Lowering your surfing footprint?

waterbottles
Sounds simple – but a reusable water bottle can reduce your plastic waste by 200 bottles per year

Shock, threat, doom and gloom dominate the news about the challenges the environment faces. There’s some evidence that on a psychological level, we’re not particularly good at responding to negative messages – be it improving our health, driving safely or day to day recycling. It’s like being told off or punished as a kid, it didn’t always have the intended effect. Similarly, in terms of environmental messages, there’s a risk that if we experience too much doom and gloom in the media we feel overwhelmed and switch off. In terms of many of the global challenges we face to protect the environment, we have a tendency to deny, avoid or feel cynical, wondering how we can make any meaningful change as one individual. We might hope others can find a solution – yet many of the things we can do to improve our environmental footprint can be both beneficial to us locally, and the world.

Instead, we can align with positivity and hope and empowering ourselves and others to be a part of the ever growing toolbox of solutions that already exist. Many of the challenges we face, have solutions that can be achieved individually that can make a significant difference, whether it’s giving up using plastic water bottles that each of us consume on average 200 per year to using refillable options, or simply pledging to drive less each week or taking a surfing holiday closer to home. Changing our own behaviour, however small, can be beneficial to the environment and importantly, ourselves.

 

Here’s some simple surfing related steps that might reduce your footprint:

 

  1. Car sharing – car sharing is a great way to reduce the burden that travel has on the environment. If you can lift share to the beach, cycle, walk or check the cam first – you’ll cut down on some serious surf check miles.

 

  1. Surf locally – many of the best waves can be found in the UK and Ireland, we don’t need to fly to the other side of the world every year to score amazing waves. Likewise, surfing your local, despite it not being quite as good as the wave half an hour a way, might also leave you just as satisfied and won’t drain your fuel tank.

 

  1. Consider the board you ride and the wetsuits you use.
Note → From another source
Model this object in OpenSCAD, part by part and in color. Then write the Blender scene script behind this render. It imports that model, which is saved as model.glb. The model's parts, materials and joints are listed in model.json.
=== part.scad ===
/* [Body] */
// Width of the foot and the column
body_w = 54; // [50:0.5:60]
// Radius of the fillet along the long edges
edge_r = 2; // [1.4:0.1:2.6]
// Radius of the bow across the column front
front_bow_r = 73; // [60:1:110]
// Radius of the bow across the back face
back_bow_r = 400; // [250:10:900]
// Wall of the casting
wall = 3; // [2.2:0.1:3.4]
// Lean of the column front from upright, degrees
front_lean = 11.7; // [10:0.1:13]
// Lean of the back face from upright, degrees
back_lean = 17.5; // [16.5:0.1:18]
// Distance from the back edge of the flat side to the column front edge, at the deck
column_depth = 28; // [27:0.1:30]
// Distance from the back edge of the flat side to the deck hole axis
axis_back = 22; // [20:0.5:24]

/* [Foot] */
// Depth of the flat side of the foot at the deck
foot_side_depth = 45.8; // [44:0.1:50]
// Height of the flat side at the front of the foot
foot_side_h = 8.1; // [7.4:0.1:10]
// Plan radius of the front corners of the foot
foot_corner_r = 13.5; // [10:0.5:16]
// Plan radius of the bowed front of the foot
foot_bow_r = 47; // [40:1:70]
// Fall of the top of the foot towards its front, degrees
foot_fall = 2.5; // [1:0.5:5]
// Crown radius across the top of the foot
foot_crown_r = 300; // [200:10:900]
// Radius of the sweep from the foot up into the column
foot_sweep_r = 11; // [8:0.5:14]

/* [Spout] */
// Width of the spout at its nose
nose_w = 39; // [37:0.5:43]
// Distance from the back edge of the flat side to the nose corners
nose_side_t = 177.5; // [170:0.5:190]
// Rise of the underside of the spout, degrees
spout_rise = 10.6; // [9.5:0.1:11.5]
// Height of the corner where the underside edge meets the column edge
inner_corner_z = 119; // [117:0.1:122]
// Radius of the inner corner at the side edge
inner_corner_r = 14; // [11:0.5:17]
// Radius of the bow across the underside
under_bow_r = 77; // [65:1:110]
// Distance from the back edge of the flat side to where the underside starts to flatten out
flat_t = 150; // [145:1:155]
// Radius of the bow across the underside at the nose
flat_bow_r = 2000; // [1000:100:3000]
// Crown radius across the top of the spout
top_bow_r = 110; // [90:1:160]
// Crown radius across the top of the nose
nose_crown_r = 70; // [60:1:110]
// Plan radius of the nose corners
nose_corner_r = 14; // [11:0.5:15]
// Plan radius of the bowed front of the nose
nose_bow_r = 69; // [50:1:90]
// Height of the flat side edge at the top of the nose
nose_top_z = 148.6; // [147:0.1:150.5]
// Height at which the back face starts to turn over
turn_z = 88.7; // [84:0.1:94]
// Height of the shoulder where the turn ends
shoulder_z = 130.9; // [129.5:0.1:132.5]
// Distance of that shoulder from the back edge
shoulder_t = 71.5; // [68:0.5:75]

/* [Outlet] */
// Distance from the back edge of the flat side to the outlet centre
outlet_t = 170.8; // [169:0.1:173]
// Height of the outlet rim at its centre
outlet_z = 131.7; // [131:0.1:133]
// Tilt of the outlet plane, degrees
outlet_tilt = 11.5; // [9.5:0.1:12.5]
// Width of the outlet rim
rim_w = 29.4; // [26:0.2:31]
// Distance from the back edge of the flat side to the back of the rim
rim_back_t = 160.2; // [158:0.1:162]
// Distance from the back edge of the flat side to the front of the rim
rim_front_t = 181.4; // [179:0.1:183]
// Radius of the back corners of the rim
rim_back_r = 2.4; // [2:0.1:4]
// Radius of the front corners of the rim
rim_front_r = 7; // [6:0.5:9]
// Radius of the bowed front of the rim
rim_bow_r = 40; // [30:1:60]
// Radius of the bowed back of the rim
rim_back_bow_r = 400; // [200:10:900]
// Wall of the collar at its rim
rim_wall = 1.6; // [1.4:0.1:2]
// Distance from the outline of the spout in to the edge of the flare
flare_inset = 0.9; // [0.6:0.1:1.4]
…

Old boards are not necessarily bad and second hand can be the the way forward.

 

  1. Enjoy the art of the “2 minute beach clean” – pick up a few bits of rubbish after each surf, and you’d have a sizeable effect on the quality of your local beach. If every surfer did this after each surf, it will make a big difference to the marine environment, it’ll make you feel good too. It’s also pretty interesting to see what washes up on your local beach.